◆ **TASK GOAL**
Write out the full set of records below exactly.

══════

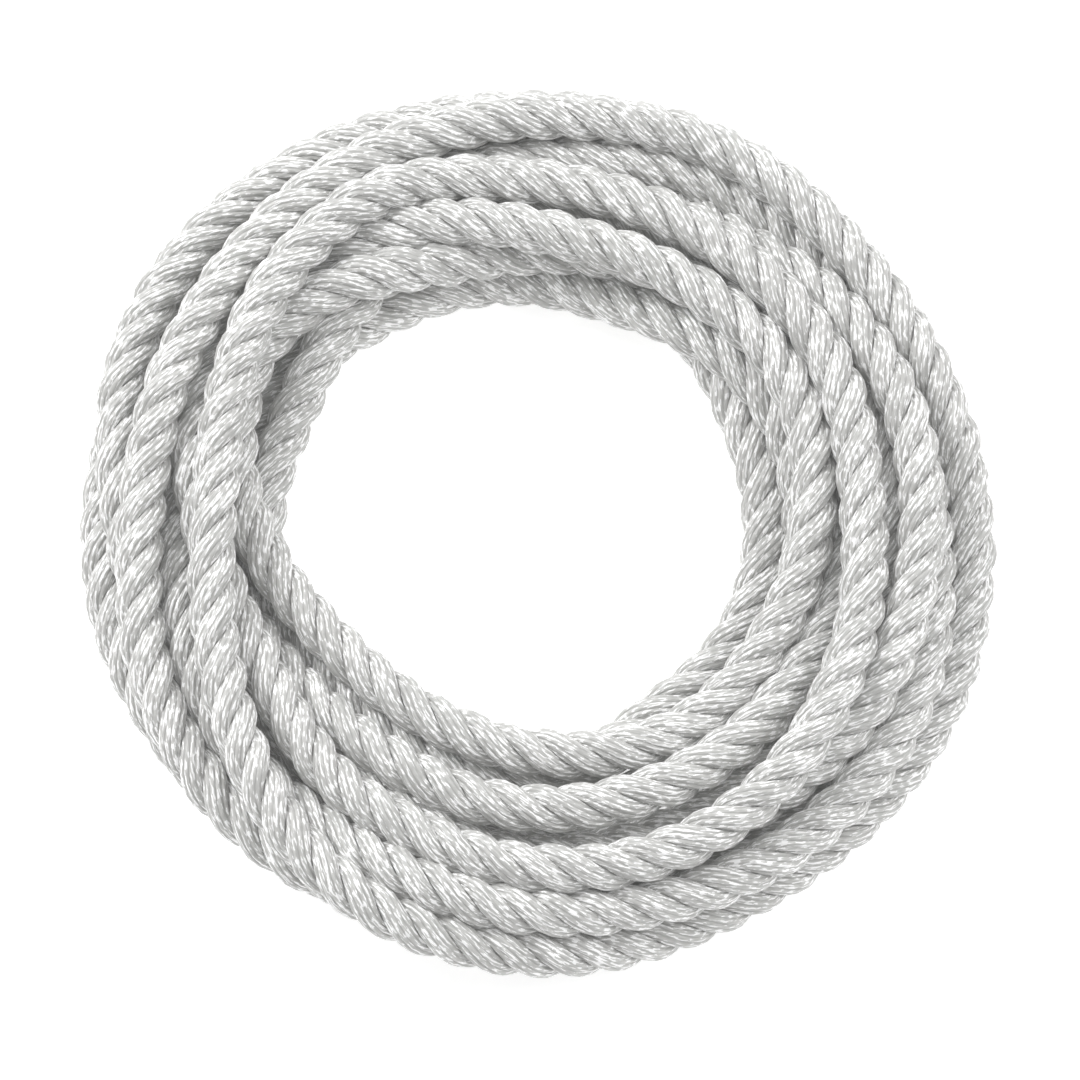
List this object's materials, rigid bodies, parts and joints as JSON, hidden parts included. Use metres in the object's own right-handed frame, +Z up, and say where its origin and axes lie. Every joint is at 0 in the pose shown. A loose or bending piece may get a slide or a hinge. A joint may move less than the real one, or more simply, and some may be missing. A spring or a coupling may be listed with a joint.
{
  "type": "coiled dock line",
  "caption": "Three-strand nylon rope wound into a loose round coil that lies flat, its whipped and heat-sealed ends tucked into the lowest layer.",
  "frame": {"origin": "centre of the coil's outline, on the surface that the coil lies on", "axes": "+Z up through the middle of the coil; -Y towards the side that the three-quarter view is taken from, +X to that viewer's right"},
  "size_m": [0.1827, 0.1866, 0.03],
  "materials": {
    "rope": "bright white multifilament nylon with a slight sheen",
    "twine": "waxed white polyester twine",
    "melted_nylon": "smooth, slightly yellowed where it was melted"
  },
  "bodies": {
    "root": {"rope_coil": "rope", "inner_end_whipping": "twine", "outer_end_whipping": "twine", "inner_end_melted_tip": "melted_nylon", "outer_end_melted_tip": "melted_nylon"}
  },
  "joints": []
}
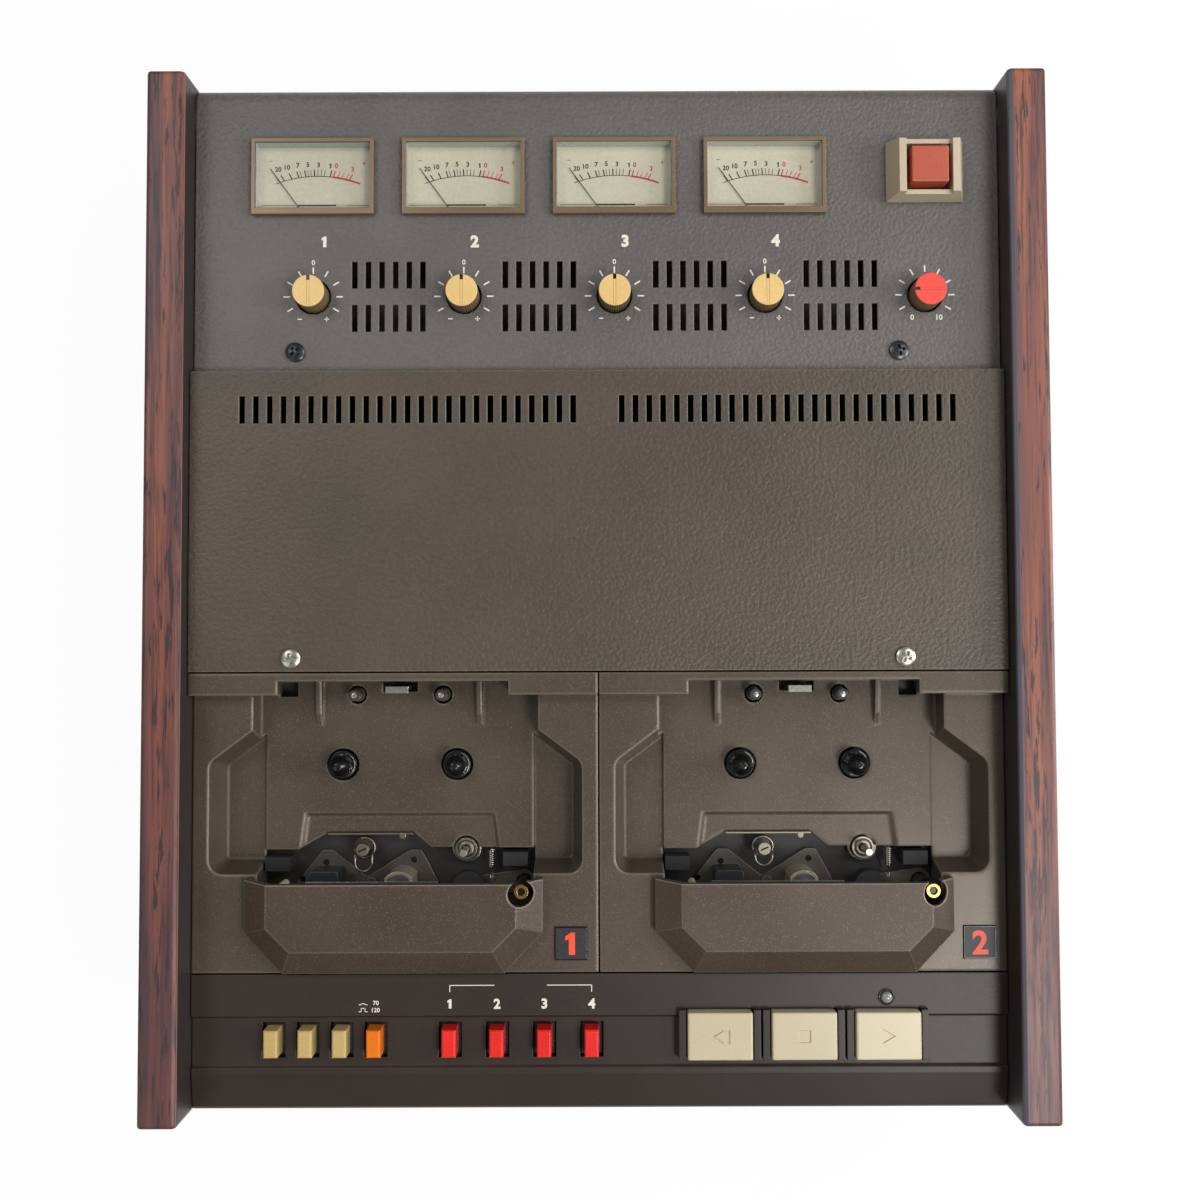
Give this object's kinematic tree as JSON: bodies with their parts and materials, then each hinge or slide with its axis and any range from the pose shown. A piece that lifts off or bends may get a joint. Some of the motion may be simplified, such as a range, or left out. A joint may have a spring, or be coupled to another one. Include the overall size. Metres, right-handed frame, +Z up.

══════

◆ **ANSWER FOR THE TASK**
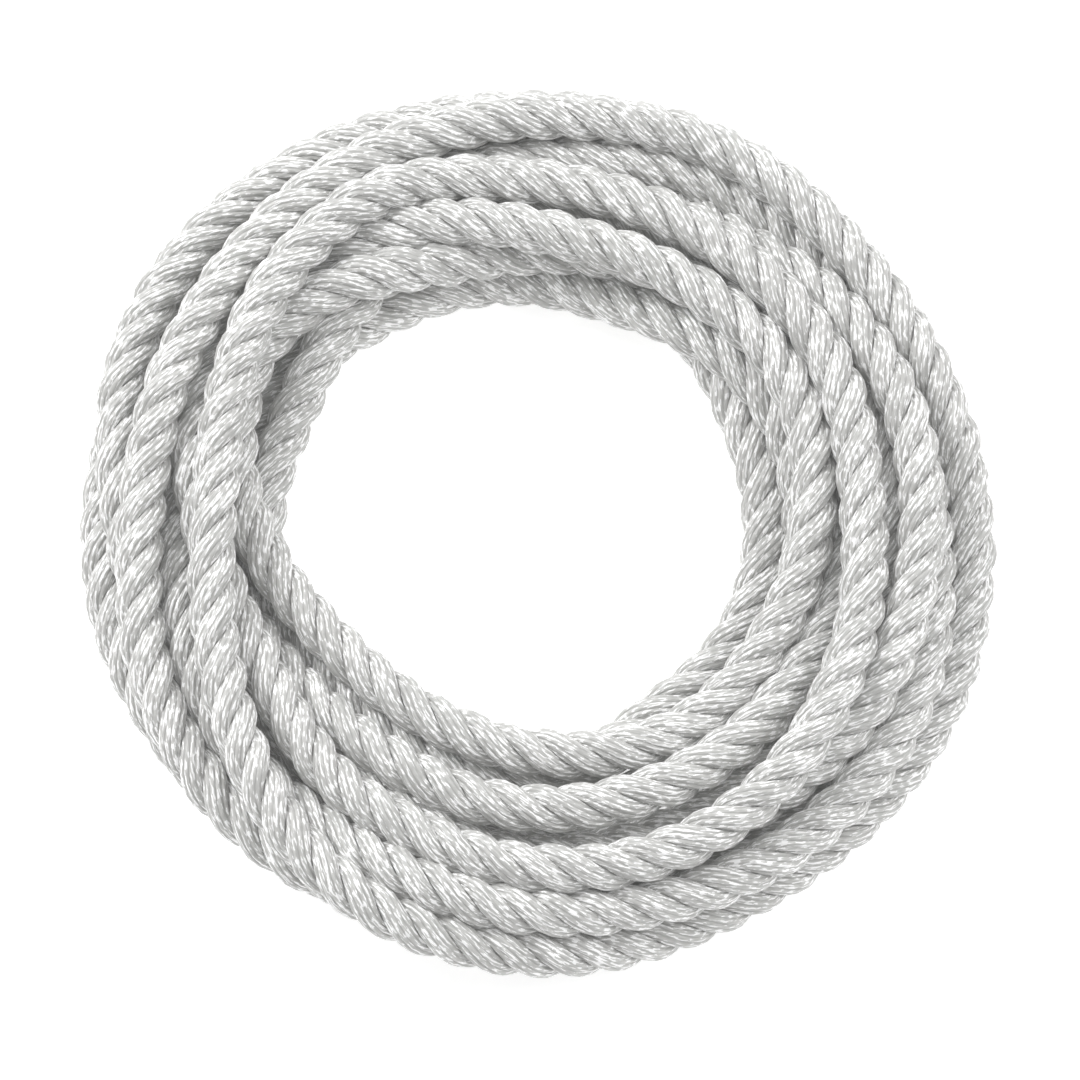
List this object's materials, rigid bodies, parts and joints as JSON, hidden parts included. Use metres in the object's own right-handed frame, +Z up, and say where its origin and axes lie. Every joint is at 0 in the pose shown. A loose or bending piece may get a slide or a hinge. A joint may move less than the real one, or more simply, and some may be missing. A spring or a coupling may be listed with a joint.
{
  "type": "coiled dock line",
  "caption": "Three-strand nylon rope wound into a loose round coil that lies flat, its whipped and heat-sealed ends tucked into the lowest layer.",
  "frame": {"origin": "centre of the coil's outline, on the surface that the coil lies on", "axes": "+Z up through the middle of the coil; -Y towards the side that the three-quarter view is taken from, +X to that viewer's right"},
  "size_m": [0.1827, 0.1866, 0.03],
  "materials": {
    "rope": "bright white multifilament nylon with a slight sheen",
    "twine": "waxed white polyester twine",
    "melted_nylon": "smooth, slightly yellowed where it was melted"
  },
  "bodies": {
    "root": {"rope_coil": "rope", "inner_end_whipping": "twine", "outer_end_whipping": "twine", "inner_end_melted_tip": "melted_nylon", "outer_end_melted_tip": "melted_nylon"}
  },
  "joints": []
}
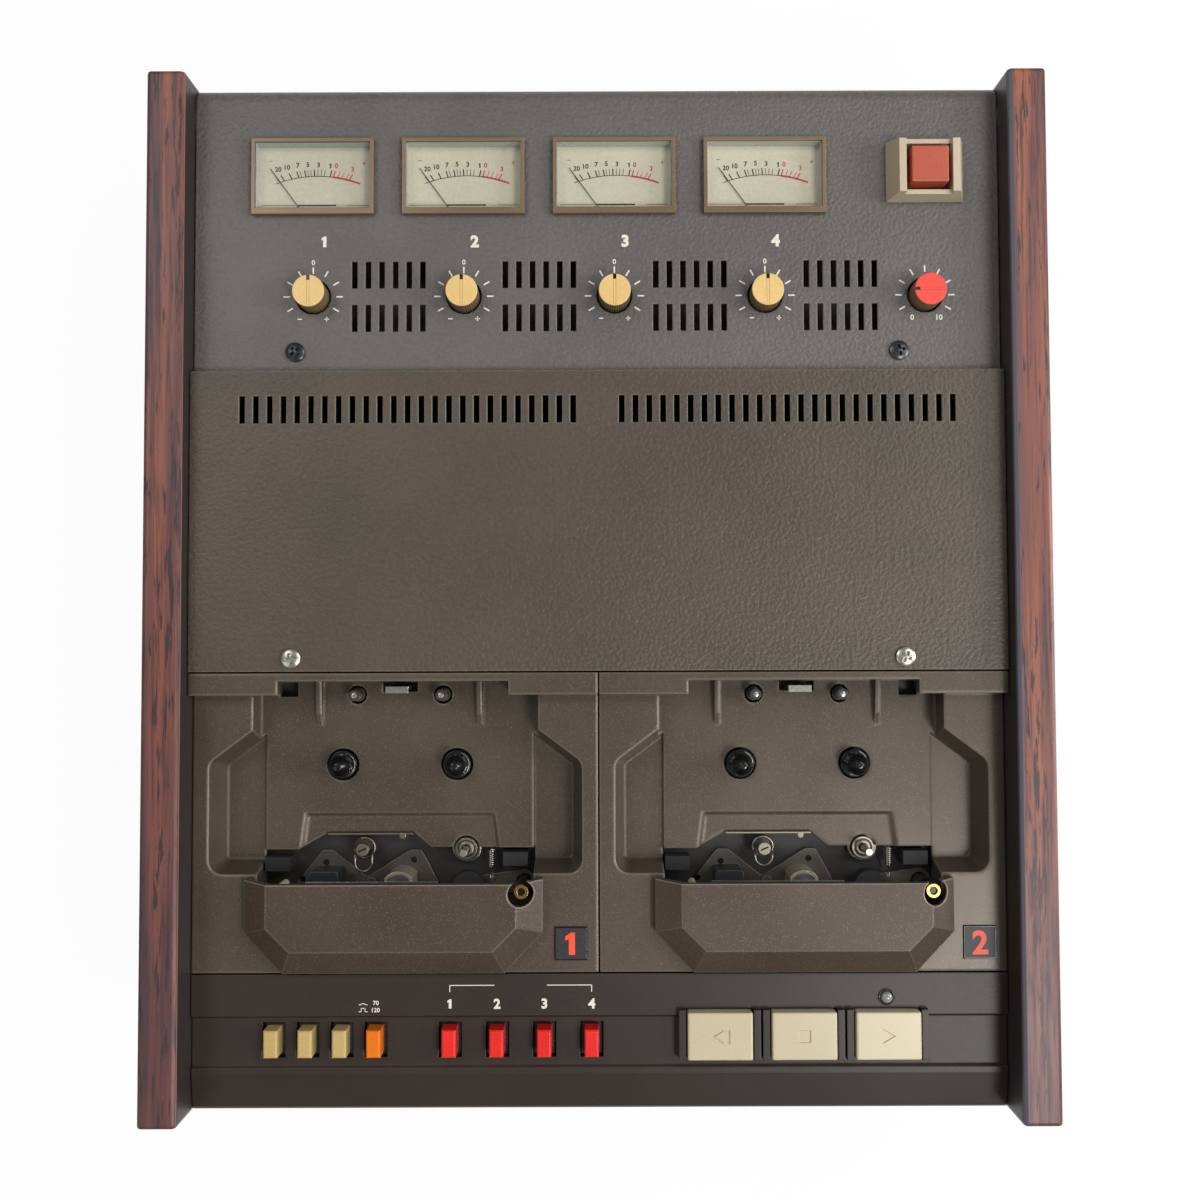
Give this object's kinematic tree as JSON: bodies with their parts and materials, then each hinge or slide with its axis and any range from the pose shown. A piece that lifts off or bends may get a joint. Some of the motion may be simplified, such as a range, or left out. A joint may have a spring, or be coupled to another one. Include the overall size. Metres, right-handed frame, +Z up.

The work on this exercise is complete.